The Conley-Zehnder Index: He co-developed this discrete invariant for Hamiltonian systems. It allows mathematicians to "count" and classify periodic solutions in complex dynamical systems, serving as a foundational tool for what would later become Floer Homology.
Small Divisors and KAM Theory: Following the footsteps of his mentor Moser, Zehnder made significant contributions to Kolmogorov-Arnold-Moser (KAM) theory, which deals with the stability of solar systems and the persistence of quasi-periodic motions.

3. Notable Publications

Zehnder was not a "prolific for the sake of it" writer; his works were characterized by deep clarity and foundational importance.

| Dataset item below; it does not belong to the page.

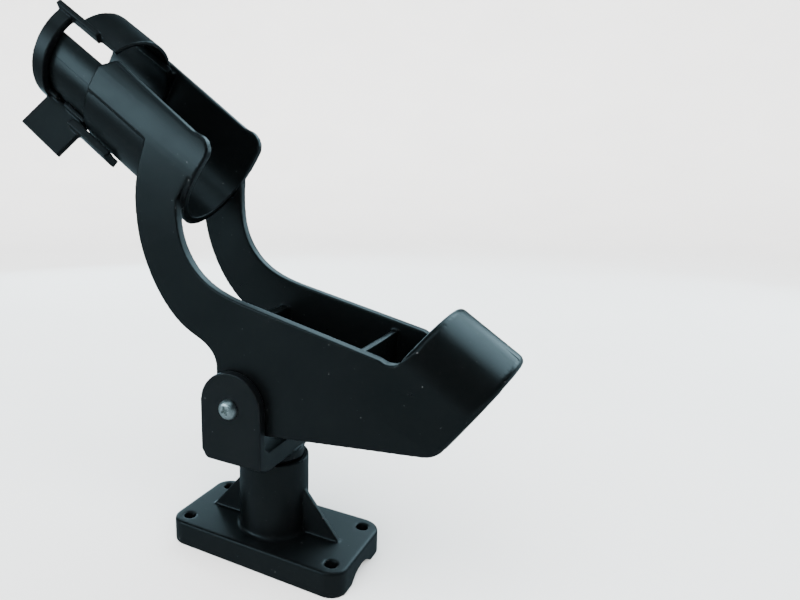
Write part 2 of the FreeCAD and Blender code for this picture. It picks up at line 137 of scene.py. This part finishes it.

Lectures on Celestial Mechanics (1971/1995): Originally co-authored by C.L. Siegel and J. Moser, Zehnder contributed to the later English editions. It remains the definitive textbook on the mathematical underpinnings of planetary motion.
Symplectic Invariants and Hamiltonian Dynamics (1994, with Helmut Hofer): Often referred to as the "Bible of Symplectic Topology," this book systematized the field and introduced the concept of "Hofer geometry," a way to measure the distance between different states of a physical system.
The fixed point index of symplectic maps (1984): A seminal paper in Inventiones Mathematicae that laid the groundwork for modern symplectic fixed-point theory.

4. Awards & Recognition

Zehnder’s influence was recognized by the most prestigious bodies in science:

Invited Speaker at the ICM: He was an invited speaker at the International Congress of Mathematicians in 1986 (Berkeley), an honor reserved for the world's most influential researchers.
Member of Academies: He was elected to the German Academy of Sciences Leopoldina and the Academy of Sciences and Literature in Mainz.
The Cantor Medal (2024): Shortly before his death, the German Mathematical Society (DMV) awarded him the Georg Cantor Medal, their highest honor, citing his "fundamental contributions to symplectic geometry and the theory of Hamiltonian systems."

5. Impact & Legacy

Zehnder’s legacy is twofold: intellectual and institutional.

Intellectually, he was a "bridge-builder." Before Zehnder, symplectic geometry was largely seen as a sub-branch of classical mechanics. He proved that it was actually a deep, global form of topology. His work with Conley directly inspired Andreas Floer to develop Floer Homology, which is now a cornerstone of modern low-dimensional topology and string theory.

Institutionally, he was a pillar of ETH Zurich. He mentored a generation of mathematicians who now hold chairs at leading universities worldwide. His teaching style was noted for its "Swiss precision"—rigorous, yet deeply motivated by physical intuition.

6. Collaborations

Zehnder was a highly collaborative researcher who thrived in partnership:

Jürgen Moser: His mentor and lifelong influence. Together, they refined the mathematics of stability.
Charles Conley: Their partnership in the early 1980s led to the "Conley-Zehnder" era of dynamics.
Helmut Hofer: Together, they defined the modern "global" approach to symplectic geometry, moving away from local coordinate calculations toward intrinsic geometric properties.

7. Lesser-Known Facts

The "Physics-First" Approach: Unlike many pure mathematicians who avoid applications, Zehnder always insisted that the most beautiful mathematics came from trying to understand the physical world. He often told students that:
"if you couldn't see the 'physics' in a theorem, you didn't truly understand the theorem."
Academic Leadership: During his tenure at ETH Zurich, he was instrumental in maintaining the department's reputation as one of the top three mathematics centers in the world, often personally recruiting the next generation of Fields Medalists.
The Cantor Medal Timing: The announcement of his Cantor Medal came in early 2024, recognizing a lifetime of achievement just as he reached the end of his journey. It served as a final, fitting tribute to a man who spent five decades unraveling the hidden order of the universe.

Eduard Zehnder’s work ensures that whenever a mathematician studies the stability of an orbit or the topology of a phase space, they are walking on a path he helped pave. He transformed the "clockwork universe" of Newton into a playground of modern geometry.